Sort of vague, and too "general" for my liking. This does not explain why all 4 Canucks players who received qualifying offers today have arbitration rights.

What does have to say about it?

Most players must have four years of NHL experience before they are eligible for salary arbitration (the term is reduced for those who signed their first NHL contract after the age of 20*). The process is used by restricted free agents, because it is one of the few bargaining options available to them.

The deadline for players to request salary arbitration is July 5, with cases heard in late July and early August. A player and team can continue to negotiate up until the date of the hearing, in hopes of agreeing on a contract and avoiding the arbitration process.

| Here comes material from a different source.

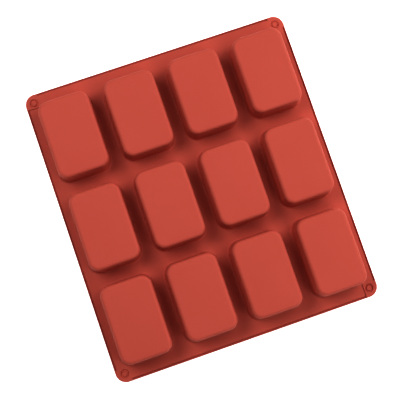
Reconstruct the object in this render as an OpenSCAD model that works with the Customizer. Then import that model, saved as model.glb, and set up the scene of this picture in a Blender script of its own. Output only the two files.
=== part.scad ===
// Twelve-cup silicone soap mould, lying on its rim with its cups upward.
// Columns are numbered from -X to +X, and rows from +Y to -Y.
// The origin is on the surface that the mould lies on, below its centre.

/* [Tray] */
// Width of the tray across its four columns
tray_w = 270; // [262:1:300]
// Length of the tray along its three rows
tray_l = 296; // [284:1:330]
// Radius of the tray's four outer corners
tray_corner_r = 10.5; // [8:0.5:14]
// Thickness of the flat web between the cups
web_t = 2.4; // [2:0.1:3]
// Width of the strip of web that bends between two columns
fold_w = 6; // [4:0.5:6]

/* [Rim] */
// Width of the rim band round the web, flush with it
rim_w = 3.4; // [3:0.1:4]
// Length of the full-height tab at each corner, along both edges beside it
tab_l = 14.1; // [14:0.1:20]
// Width of the thin lip along an edge, between two tabs
lip_w = 0.6; // [0.4:0.1:0.8]
// How far the lip lies below the web
lip_drop = 0.2; // [0.1:0.1:1.1]
// Width of the trim groove inside the lip
trim_w = 1.6; // [0.8:0.1:1.8]
// Depth of the trim groove
trim_depth = 1.9; // [1.2:0.1:1.9]

/* [Cups] */
// Distance between the centres of two columns
column_pitch = 66; // [64:0.5:67]
// Distance between the centres of two rows
row_pitch = 93.6; // [88:0.2:98]
// Width of a cup over its walls, beside its floor
cup_w = 50.8; // [46:0.2:52]
// Length of a cup over its walls, beside its floor
cup_l = 77.4; // [70:0.2:80]
// Height of a cup's floor above the surface that the rim lies on
cup_h = 29.4; // [24:0.2:34]
// Radius of a cup's four upright corners, beside its floor
cup_corner_r = 10; // [6:0.5:12]
// Radius of the edge between a cup's walls and its floor
cup_edge_r = 3.5; // [2.5:0.1:4]
// How far a wall leans outward from its floor down to the web
cup_draft = 1.2; // [0.5:0.1:2]
// Thickness of a cup's walls and floor
cup_t = 1.8; // [1.2:0.1:2.2]
// Radius of the fillet between a cup and the web
foot_r = 2; // [1:0.1:2.5]

/* [Marks] */
// Outer radius of the round mark in each corner of the tray
mark_r = 4.1; // [3:0.1:4.3]
// Width of the groove that draws a round mark
mark_line_w = 1.6; // [1:0.1:2]
// Depth of a round mark
mark_depth = 0.8; // [0.4:0.1:1.2]
// Distance of a round mark's centre from the two edges beside it
mark_inset = 8.6; // [8.4:0.1:9.2]
// Width of the parting lines that run in from two of the tabs
parting_w = 1; // [0.6:0.1:1.4]
// Depth of the parting lines
parting_depth = 1; // [0.4:0.1:1.4]

/* [Hidden] */
columns = 4;
rows = 3;
silicone = "#c44e40";
arc_fn = 96;
floor_gap = 0.3;              // room round a floor, so that it slides clear of its walls
past = 1;                     // how far a cut runs past the face that it opens
fold_names = ["12", "23", "34"];

corner_x = cup_w / 2 - cup_corner_r;      // centre of a cup's corner, from the cup's centre
corner_y = cup_l / 2 - cup_corner_r;
edge_z = cup_h - cup_edge_r;              // where the wall ends and its rounded edge begins
edge_x = cup_corner_r - cup_edge_r;       // centre of the rounded edge, from the corner's centre
foot_x = cup_corner_r + cup_draft;        // the wall's outer face at the web
mark_x = tray_w / 2 - mark_inset;
mark_y = tray_l / 2 - mark_inset;

function column_x(column) = (column - (columns + 1) / 2) * column_pitch;
function row_y(row) = ((rows + 1) / 2 - row) * row_pitch;
function fold_x(fold) = column_x(fold) + column_pitch / 2;
function cup_name(kind, row, column) = str("cup_", kind, "_r", row, "c", column);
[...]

Teams can also ask for salary arbitration. But a player can be taken to arbitration only once in his career, and can never receive less than 85 per-cent of his previous year's salary. There are no such restrictions on the number of times a player can ask for arbitration, or the size of the salary awarded.

A decision must be made within 48 hours of the hearing. When the decision is announced, the team has the right to decline, or "walk away" from the award. If the team exercises this right, the player can declare himself an unrestricted free agent.

Well this makes more sense. Mason Raymond, Jannik Hansen, Tanner Glass and Shane O'Brien all either signed NHL contracts *after they turned 20 (Raymond, Hansen, Glass) or have 4 or more years of NHL experience (O'Brien).

Alright, case closed. I get it. I'm sure I missed a few points, but hopefully you find this helpful.